Uma delas é a Truterra, subsidiária da Land o’Lakes. Empresas alimentícias como Campbells e Nestlé Purina são apresentadas como participantes em seu site. De acordo com a Truterra, seu programa pagou US$ 4 milhões (R$ 20,1 milhões na cotação atual) aos agricultores por 200 mil toneladas métricas de carbono em 2021. Os pagamentos variaram entre uma média de US$ 20 mil (R$ 1oo mil) e US$ 100 mil (R$ 503 mil).

A Indigo AG é outra que está no mercado. Este programa contou com mais de 2.500 agricultores e 2,2 milhões de hectares inscritos, ajudando a gerar cerca de 133 mil créditos de carbono. A verificação de que o carbono está realmente sendo reduzido é fundamental para que as grandes empresas alimentares e de varejo comprem os créditos. Na Indigo, são coletadas amostras de solo e dados da fazenda. Uma abordagem híbrida de medição e modelagem é usada para quantificar as reduções de emissões. Os números e a matemática são verificados por um registo externo de carbono, a certificadora Climate Action Reserve.

A Trimble, uma empresa de tecnologia que fornece soluções para as indústrias agrícola e de transporte, tem ajudado os agricultores a navegar nos mercados de carbono no Canadá há cerca de 15 anos. “Mas esse tipo de atividade ainda é muito nova nos EUA”, disse Darryl Matthews, vice-presidente sênior de recursos naturais da empresa.

A Trimble trabalha com protocolos agrícolas que ajudam os agricultores a reduzir a sua pegada de carbono. Por meio de um componente de troca de carbono no seu software, a Trimble reúne os dados necessários para certificar que um agricultor seguiu um protocolo corretamente, criando um certo número de créditos de carbono com base na área cultivada e outros fatores. A Trimble agrega esses créditos e os vende em uma bolsa de carbono, criando, em última análise, um fluxo de renda paga ao agricultor. Até o momento, a Trimble pagou mais de US$ 50 milhões (R$ 250 milhões) aos agricultores.

Os mercados de carbono têm problemas

No entanto , existem preocupações sobre os mercados de carbono agrícola. Uma delas, fundamental, é a precisão das estimativas das remoções de carbono baseadas no solo. A forma como o carbono se acumula no solo pode variar substancialmente com base na composição, geografia e profundidade, e há uma relativa escassez de dados históricos de amostragem.

Giana Amador, cofundadora e diretora de políticas da Carbon180 – uma organização sem fins lucrativos de política climática – fala sobre o que isso significa. “Retirar amostras de solo com um metro de profundidade em centenas ou milhares de hectares é realmente oneroso”. Mais de uma dúzia de protocolos diferentes foram desenvolvidos para gerar créditos de solo baseados em agricultura, e eles variam amplamente na quantidade de amostragem física necessária (ou mesmo se ela é necessária). Segundo Giana, para avaliar com precisão o conteúdo de carbono do solo, é necessária uma amostragem rigorosa.

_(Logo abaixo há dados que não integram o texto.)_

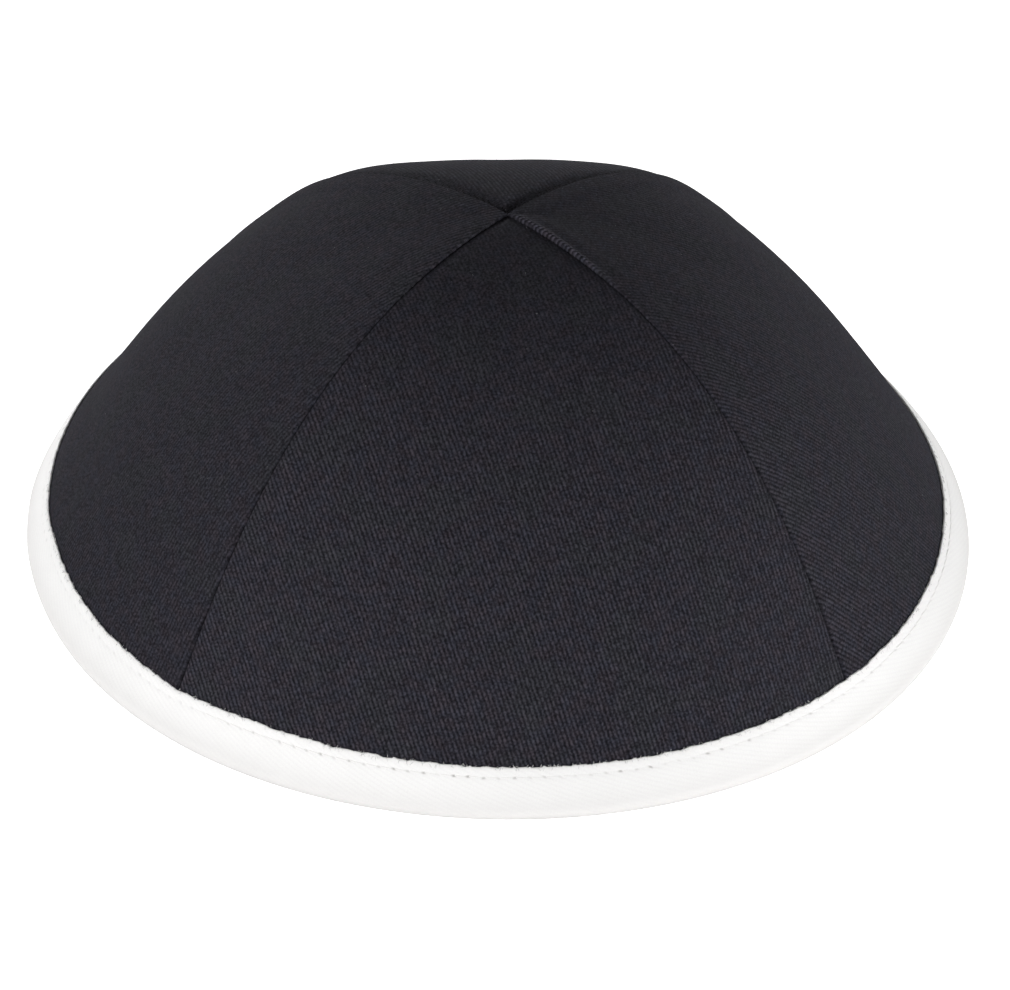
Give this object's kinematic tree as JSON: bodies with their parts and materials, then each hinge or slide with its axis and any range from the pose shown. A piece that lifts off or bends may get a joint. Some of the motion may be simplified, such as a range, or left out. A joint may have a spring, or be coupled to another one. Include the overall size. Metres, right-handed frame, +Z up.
{
  "type": "kippah skullcap",
  "caption": "Round dome skullcap of black twill gores meeting at the apex, its rim bound with a folded white tape, hollow and open below.",
  "frame": {"origin": "middle of the rim's bounding box, on the surface that the cap rests on", "axes": "+Z up through the crown, -Y towards the front panel, +X towards the right panel"},
  "size_m": [0.1802, 0.1782, 0.0689],
  "materials": {
    "black_twill": "matt black cotton gabardine with a steep, fine twill line",
    "white_tape": "matt white cotton twill tape"
  },
  "bodies": {
    "root": {"panel_front": "black_twill", "panel_right": "black_twill", "panel_back": "black_twill", "panel_left": "black_twill", "rim_binding": "white_tape"}
  },
  "joints": []
}
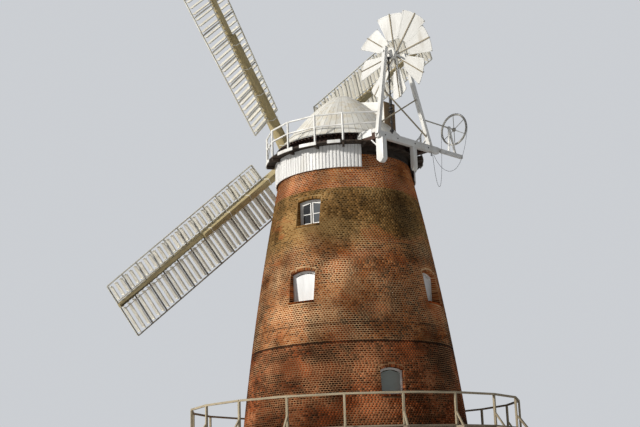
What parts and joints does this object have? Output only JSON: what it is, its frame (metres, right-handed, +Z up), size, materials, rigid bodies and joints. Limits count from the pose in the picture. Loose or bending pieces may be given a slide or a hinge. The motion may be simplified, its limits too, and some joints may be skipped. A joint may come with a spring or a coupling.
{
  "type": "traditional windmill",
  "caption": "Round tapering brick tower mill with a timber stage, a domed turning cap with a gallery, shuttered sails and a fantail.",
  "frame": {"origin": "centre of the tower on the ground", "axes": "+Z up the tower, -Y towards the sails, +X to the right seen from behind"},
  "size_m": [16.389, 13.2054, 23.582],
  "materials": {
    "brick": "weathered red brick laid in lime mortar",
    "floor_tiles": "worn clay floor bricks",
    "timber": "weathered softwood",
    "white_paint": "white gloss paint on timber",
    "white_boards": "white painted vertical boards",
    "window_glass": "dark window glass",
    "dark_boards": "tarred boards",
    "cap_covering": "grey-white painted sheet covering",
    "iron": "black painted iron",
    "sail_timber": "varnished pitch pine",
    "sail_white": "white painted timber and cloth"
  },
  "bodies": {
    "tower": {"tower_wall_1": "brick", "tower_wall_2": "brick", "tower_wall_3": "brick", "tower_wall_4": "brick", "tower_wall_5": "brick", "tower_wall_6": "brick", "tower_wall_7": "brick", "tower_wall_8": "brick", "ground_floor": "floor_tiles", "upper_floors": "timber", "window_and_door_frames": "white_paint", "window_boards": "white_paint", "window_glass": "window_glass", "doors": "white_paint", "stage_deck": "timber", "stage_joists": "timber", "stage_struts": "timber", "stage_rail_1": "white_paint", "stage_rail_2": "white_paint", "stage_rail_3": "white_paint", "stage_rail_4": "white_paint", "curb": "timber"},
    "cap": {"cap_ring": "timber", "cap_gallery_deck": "timber", "cap_skirt": "white_boards", "cap_sheers": "timber", "cap_cross_beams": "timber", "cap_drum": "dark_boards", "cap_dome": "cap_covering", "breast_boards": "white_paint", "rear_hood": "white_paint", "cap_rail_right": "white_paint", "cap_rail_left": "white_paint", "shaft_bearings": "iron", "fan_posts": "white_paint", "fan_braces": "iron", "rear_beam": "white_paint", "hanging_posts": "white_paint", "fan_stage_deck": "timber", "shaft_seat": "iron", "chain_wheel_stand": "white_paint", "chain": "iron", "chain_hook": "iron"},
    "sails": {"windshaft": "iron", "poll_end": "iron", "sail_stock_1": "sail_timber", "sail_stock_2": "sail_timber", "sail_frame_1": "sail_white", "sail_frame_2": "sail_white", "sail_frame_3": "sail_white", "sail_frame_4": "sail_white", "sail_shutters": "sail_white"},
    "fantail": {"fan_axle": "iron", "fan_spokes": "white_paint", "fan_blades": "sail_white"},
    "fan_drive": {"fan_drive_shaft": "iron"},
    "striking_wheel": {"chain_wheel": "iron"}
  },
  "joints": [
    {"name": "cap_turn", "type": "hinge", "parent": "tower", "child": "cap", "pos_m": [0, 0, 14.2], "axis": [0, 0, 1], "continuous": true},
    {"name": "sails_turn", "type": "hinge", "parent": "cap", "child": "sails", "pos_m": [0, 0, 14.822], "axis": [0, -0.9763, 0.2164], "continuous": true},
    {"name": "fan_turn", "type": "hinge", "parent": "cap", "child": "fantail", "pos_m": [0, 2.95, 18.23], "axis": [1, 0, 0], "continuous": true},
    {"name": "fan_drive_turn", "type": "hinge", "parent": "cap", "child": "fan_drive", "pos_m": [0.423, 2.95, 15], "axis": [0, 0, 1], "continuous": true},
    {"name": "chain_wheel_turn", "type": "hinge", "parent": "cap", "child": "striking_wheel", "pos_m": [-3.2, 3.12433, 15.8], "axis": [1, 0, 0], "continuous": true}
  ],
  "couplings": [
    {"joint": "fan_drive_turn", "follows": "fan_turn", "ratio": 3.0667}
  ]
}
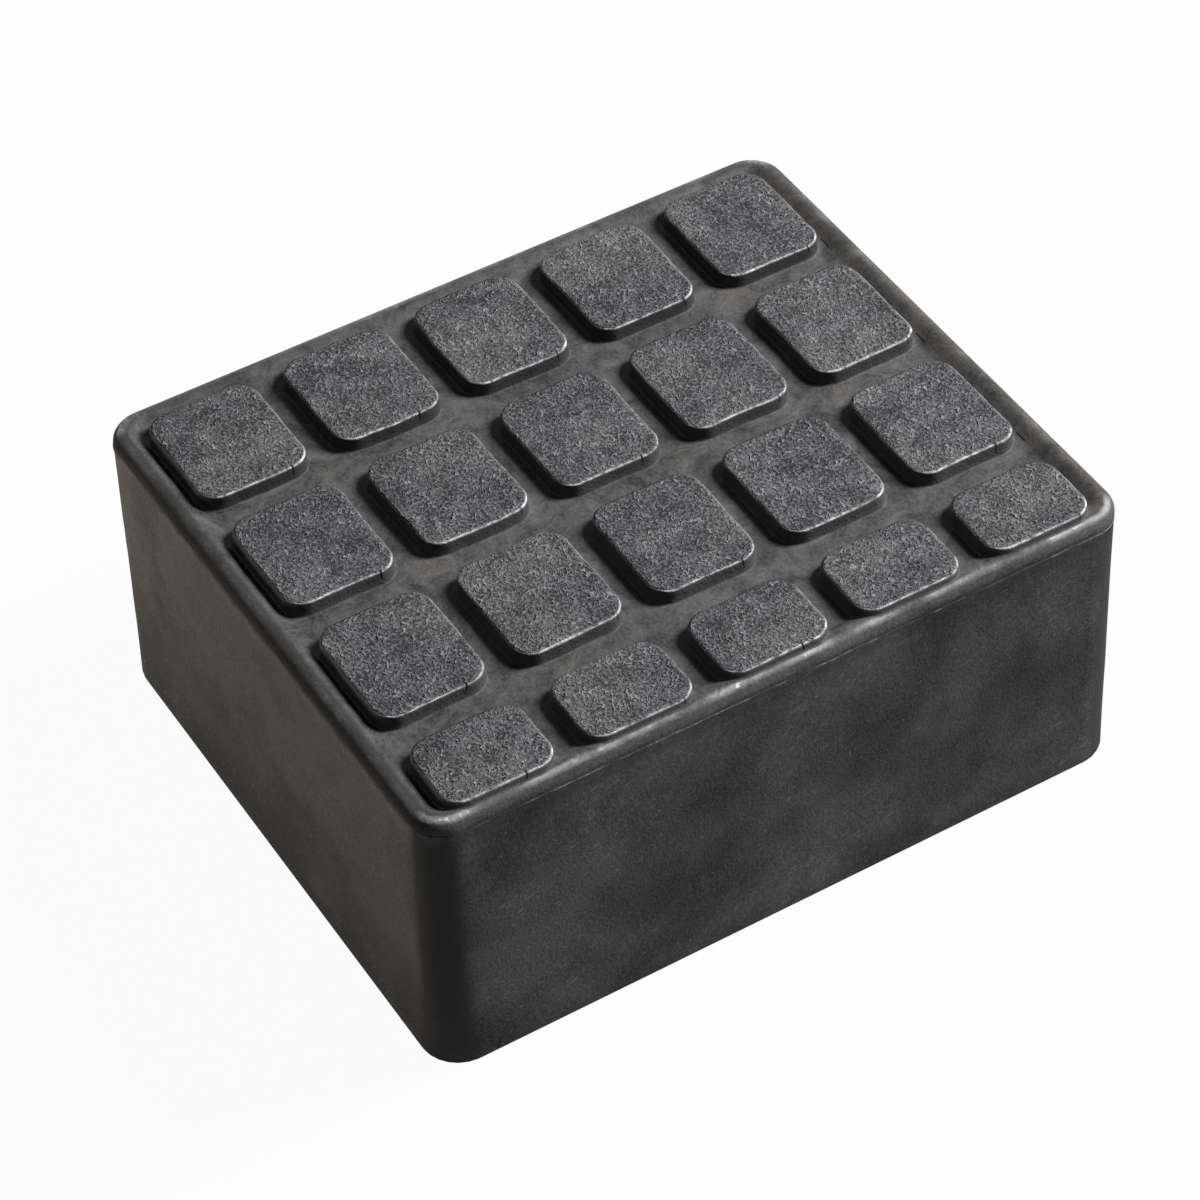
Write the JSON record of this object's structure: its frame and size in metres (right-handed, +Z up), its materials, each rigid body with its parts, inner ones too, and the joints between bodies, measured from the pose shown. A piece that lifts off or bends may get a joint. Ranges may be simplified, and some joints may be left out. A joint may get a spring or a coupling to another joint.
{
  "type": "car lift rubber pad",
  "caption": "Thick moulded rubber block with rounded edges and a field of raised square treads, laid between a vehicle lift's arm or ramp and a car's sill.",
  "frame": {"origin": "middle of the flat foot that the block stands on", "axes": "+X along the length, +Y across the width towards the back row of treads, +Z up out of the treads"},
  "size_m": [0.16, 0.134, 0.07],
  "materials": {
    "rubber": "moulded, matt on the sides, grainy and rubbed grey on the treads"
  },
  "bodies": {
    "root": {"rubber_block": "rubber"}
  },
  "joints": []
}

Outro problema é que as compensações são vendidas com a promessa de que o carbono será armazenado durante décadas, mas os agricultores tomam anualmente decisões agrícolas sobre o que fazer com os seus campos. Se um produtor fizer o ‘plantio direto’ durante um ano, mas no ano seguinte voltar ao cultivo intensivo, o dióxido de carbono será liberado, não criando nenhuma economia líquida de carbono. A Indigo lida com esta incerteza agrupando créditos e retendo uma parte deles como uma proteção contra futuras reversões de práticas.

* Steve Banqueiro é colaborador da Forbes EUA e vice-presidente de cadeias de suprimentos da ARC Advisory Group, empresa de análise do setor e consultoria de tecnologia.